Unlike other biblical books, Proverbs does not often present a connected sequence of thought. Instead, it offers a string of maxims or sayings about life, often scattered in subject matter. These proverbs were collected by the scribes of Solomon’s court, or complied by scribes under King Hezekiah (see 25:1).
Proverbs is a book that highlights contrasts:
· Discretion and restraint are contrasted with thoughtlessness and impulsiveness.
· Industry is contrasted with laziness.
· Honesty is contrasted with devious behavior
· Justice is contrasted with injustice
· Generosity is contrasted with stinginess.
Proverbs covers down-to-earth topics like family life, sex, relations with neighbors, responsibilities of rulers and people in authority, or how to live prosperously and successfully. The basic premise of the book appears in 9:10: “The fear of the Lord is the beginning of wisdom, and the knowledge of the Holy One is insight.” However, Proverbs doesn’t have much to say specifically about the Lord. Out of 915 verses only 85 explicitly refer the Lord, or about 9 percent.
This reticence in speaking about the Lord should teach us something: Serving the Lord, living the righteous life, doesn’t mean just always talking about God. It involves a deliberate attempt to live by the principles set forth in the Word of God: to “walk the walk,” not just “talk the talk.” But is Proverbs just a book of “dos and don’ts”? Or is there a gospel here — good news for people struggling with life issues, a proclamation of God’s presence and His involvement in that struggle?
The underlying contrast of Proverbs is that between wisdom and folly. What is folly, or foolishness, and who is the fool? Essentially, as Psalm 14:1-4 declares, the fool is the person who says, in effect, “God doesn’t care what I do, I don’t have to pay attention to Him.” So, for the fool, there is no power higher than himself. Proverbs describes the fool in 18:2: “A fool takes no pleasure in understanding, but only in expressing his opinion.” (We all know people who can’t stop telling you what they think long enough to listen to what you have to say.) The fool never learns from his mistakes: “Like a dog that returns to his vomit is a fool that repeats his folly” (26:11). Einstein famously defined insanity as doing the same thing over and over and expecting a different result. (Do we see this insane foolishness in our government policies today?)

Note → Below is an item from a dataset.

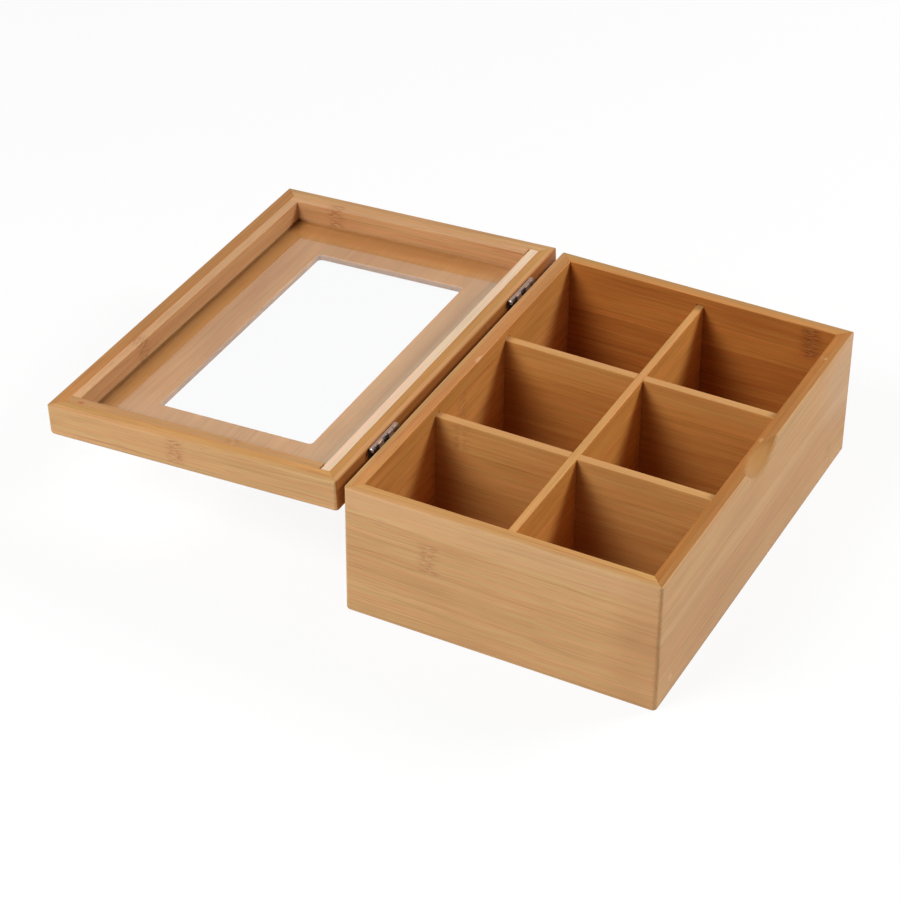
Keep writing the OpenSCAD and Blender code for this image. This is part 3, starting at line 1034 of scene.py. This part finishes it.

Wisdom is, of course, the opposite attitude: the wise person takes God and His ways into account in the conduct of life. Proverbs proclaims the blessing that comes to the person who acts wisely: “The reward for humility and fear of the Lord is riches and honor and life” (22:4). Put another way, “He who despises the word brings destruction on himself, but he who respects the commandment will be rewarded:” (13:13).
Thus we see that Proverbs is based on the relationship of actions to their consequences, just as the apostle Paul states: “Do not be deceived; God is not mocked, for whatever a man sows, that he will also reap” (Galatians 6:7). And that relationship between act and consequence is built into the structure of the biblical covenant, the agreement between God and His chosen people. Without going into detail, that agreement involves sanctions. If the people remain faithful to the Lord and obey Him, they will prosper and be victorious. If they become unfaithful to the Lord, however, they will be cursed — they will suffer defeat, impoverishment and all manner of calamity. Deuteronomy 27-28 lays out this contrast in detail. The sanctions of the curse appear elsewhere in Scripture, notably in the judgments of the Revelation to John against the unfaithful city.
So Proverbs’ focus on the connection between act and consequence is part of the structure of God’s covenant with us, His gracious granting of a relationship: “And I will walk among you, and will be your God, and you shall be my people” (Leviticus 26:12, repeated in various forms throughout Scripture and found even at the very end, Revelation 22:3). It is a family relationship of Father to beloved children. It is the very relationship Jesus Christ came to fulfill, and make available to all who enter into His life.
That is the gospel in Proverbs: There is a right way to live, a way that pleases God. And, following His commandments as His covenant people, we can live that successful and prosperous life as members of His family. Does Proverbs understand, as the New Testament makes clear, that we can live this good life only through Christ?
Listen as Wisdom speaks in Proverbs 8: “The Lord created me at the beginning of his work, the first of his acts of old. . . . When he established the heavens, I was there. . . . When he marked out the foundations of the earth, then I was beside him, like a master workman . . .” Does this not remind us of “In the beginning was the Word, and the Word was with God, and the Word was God. He was in the beginning with God; all things were made through him, and without him was not anything made that was made. . . . And the Word became flesh and dwelt among us, full of grace and truth; we have beheld his glory, glory as of the only Son from the Father” (John 1:1-3, 14)? The Son of God, the Word of God, the Wisdom the Book of Proverbs celebrates, are one and the same: Jesus Christ.